From education to employment

Government knows what effective improvement intervention in education looks like: Its failure to do so in FE is a choice.

Matt Hamnett, Director, MH+A

Government does know what serious and impactful intervention in poorly performing education institutions looks like. Its failure to do so in further education is a choice.

Before offering some conclusions, I want to share one last case study from beyond the further education sector.

In 2002, the DfES launched the London Challenge to improve the performance of schools inTower Hamlets, Newham, Lewisham, Hackney and Westminster – some of the worst-performing areas in the country.

The objectives of the programme were to: raise standards in the poorest-performing schools; narrow the attainment gap between pupils in London; and to create more Good and Outstanding schools.

The programme had three core elements:

  1. Focus on a group of around 30 priority schools with the worst performance;
  2. Work with ‘key boroughs’where there were systemic failings in local school performance; and a
  3. Commitment to investing in improving leadership.

Interventions and support included highly experienced former school leaders acting as advisers to support the schools; generous allocations of funding which advisers could quickly deploy for discrete and tailored interventions; and the forensic use of data to drive improvement.

As a result of the London Challenge:

  • London schools’ Key Stage 4 results went from being among the worst to the best in the country;
  • London had the smallest attainment gap in the country for pupils in receipt of free school meals; and,
  • by 2010,Ofsted rated 30 per cent of London schools as Outstanding.

The legacy of the programme is still visible. At the end of 2016/17, 91 per cent of London secondary schools were rated Good or Outstanding by Ofsted; the highest proportion of any region in the country.

I share this example for one reason. Government knows what serious, effective, improvement intervention in the education sector looks like.

That we have not seen a similar programme in relation to poorly performing further education colleges is a matter of prioritisation through successive policy and spending processes. If government was super-serious about improving colleges, they would both boost funding and intervene more fundamentally when organisations are not performing to the required standard.

Particularly since the pivotal summer of 2015, transforming a poorly performing further education college has become an exercise in beating the odds, and the system.

In Chapter 1, I tried to give a sense of how incredibly difficult it is to run a further education college. Beyond the challenges associated with delivery of any public service, colleges have, and continue to face, a particular combination of challenges with respect to their policy and funding context.

I believe that these pressures passed a tipping point in the summer of 2015. My point of view in preparing this piece has therefore been that the successful transformation of a further education college has become an exercise in beating the odds and, to a very real degree, the system.
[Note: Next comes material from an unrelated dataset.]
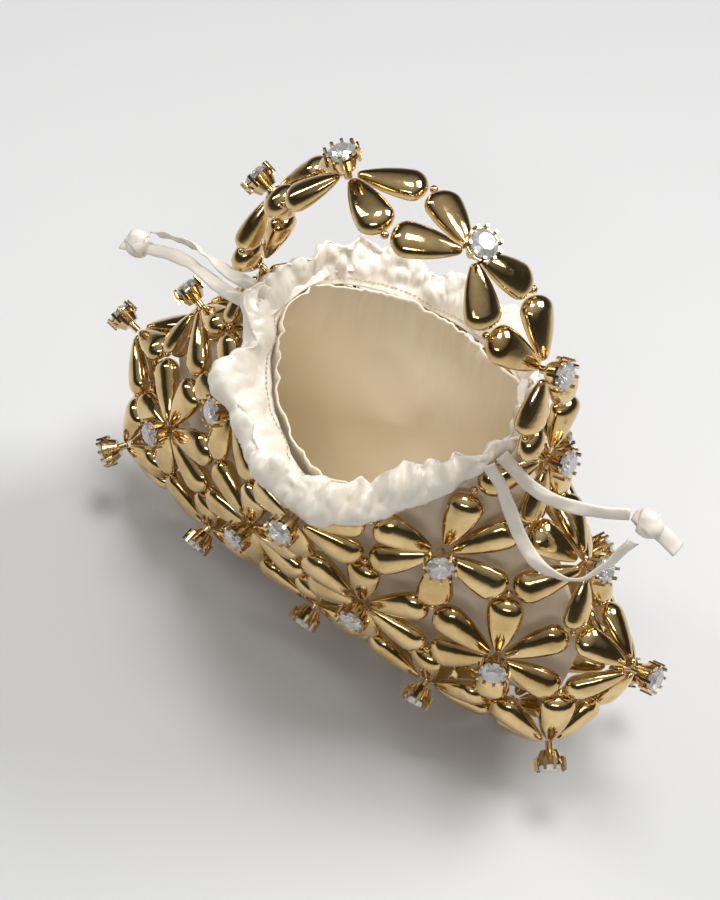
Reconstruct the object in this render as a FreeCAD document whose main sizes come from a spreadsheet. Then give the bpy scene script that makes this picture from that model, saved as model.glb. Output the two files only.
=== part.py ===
import FreeCAD
import Part
import Sketcher
import math
import os
from itertools import combinations

V = FreeCAD.Vector
doc = FreeCAD.newDocument("evening_bag")

# ---------------------------------------------------------------- driving dimensions (mm, degrees)
SIZES = [
    ("keel_spacing", 42.5),
    ("keel_height", 9),
    ("lower_half_length", 96),
    ("lower_half_depth", 26.5),
    ("lower_power", 3.6),
    ("lower_height", 32),
    ("lower_end_drop", 1.4),
    ("middle_half_length", 100),
    ("middle_half_depth", 39),
    ("middle_power", 1.58),
    ("middle_height", 66),
    ("middle_end_drop", 0),
    ("upper_half_length", 75),
    ("upper_half_depth", 47.5),
    ("upper_power", 1.18),
    ("upper_height", 101),
    ("upper_end_drop", 3),
    ("ridge_half_length", 53.5),
    ("ridge_height", 133),
    ("neighbour_reach", 47),
    ("rim_rise", 8.5),
    ("arch_spacing", 42.5),
    ("arch_splay", 7),
    ("arch_lean", 9),
    ("arch_half_width", 11.2),
    ("bead_length", 21),
    ("bead_width", 11.2),
    ("bead_flatness", 0.66),
    ("bead_broadest_share", 0.56),
    ("bead_tip_radius", 1.5),
    ("bead_end_radius", 4.9),
    ("bead_flank_radius", 45),
    ("bead_shortest", 16),
    ("bead_longest", 22),
    ("bead_roll", 6),
    ("bead_clearance", 0.3),
    ("hub_gap", 2.6),
    ("foot_hub_gap", 3.5),
    ("junction_gap", 1.6),
    ("spacer_radius", 1.2),
    ("stem_radius", 1.2),
    ("stem_drop", 1.6),
    ("cup_base", 1.4),
    ("cup_base_radius", 2.9),
    ("cup_top", 5.8),
    ("cup_top_radius", 5),
    ("cup_floor", 2.6),
    ("cup_wall", 0.5),
    ("claw_count", 10),
    ("claw_width", 0.9),
    ("claw_thickness", 0.65),
    ("claw_base", 3.7),
    ("claw_top", 7.8),
    ("stone_radius", 4.4),
    ("stone_table_radius", 2.5),
    ("stone_culet", 4),
    ("stone_girdle", 6.4),
    ("stone_table", 8.1),
    ("lining_end_gap", 17),
    ("lining_side_gap", 11),
    ("lining_power", 1.35),
    ("lining_lower_power", 2.4),
    ("lining_wall", 1.6),
    ("lining_base_height", 22),
    ("lining_base_half_length", 50),
    ("lining_base_half_depth", 3.5),
    ("seam_half_length", 42),
    ("seam_half_depth", 35),
    ("seam_height", 109),
    ("seam_rise", 20),
    ("rim_half_length", 45),
    ("rim_half_depth", 44),
    ("rim_height", 119),
    ("rim_end_rise", 24),
    ("seam_power", 1.7),
    ("rim_power", 2),
    ("ribbon_thickness", 2.4),
    ("knot_length", 11),
    ("knot_radius", 4),
]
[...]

To quickly, substantially and sustainably improve curriculum and/or financial performance, leaders need to get pretty much everything right.

In baseball there is the concept of a ‘perfect game’ – one in which, over the course of all nine innings, a given pitcher does not allow the opposing team to hit the ball, let alone get to first base,score any runs or home-runs.

In over 200,000 games of professional baseball played through to the summer of 2015, there had been 23 perfect games pitched. While the odds of successfully transforming a struggling further education college are better than that, I, and many others, can confirm that it doesn’t feel like it when you’re leading such an effort.

My conclusion is that to transform poorly performing colleges leaders should adopt a purpose-led, people-oriented, programmatic and insight-driven approach.

1. Leverage the power of purpose to inspire the transformation

Colleges have in common a profoundly important – and energising – purpose. Leaders should look beyond a transactional view of the employment relationship and leverage that purpose to engage, galvanise and help guide colleagues through the transformation.

A focus on purpose and engagement can be particularly powerful in helping leaders build a cadre of aligned, empowered and effective middle-managers who can drive improvement in their areas.

2. Devise a genuine, long-term strategy to guide the transformation

Colleges are complex, dynamic organisations operating in a frenetic sector context. Their successful transformation requires that leaders posit a clear,simple, genuinely-strategic and long-term strategy to guide the transformation into the medium-term.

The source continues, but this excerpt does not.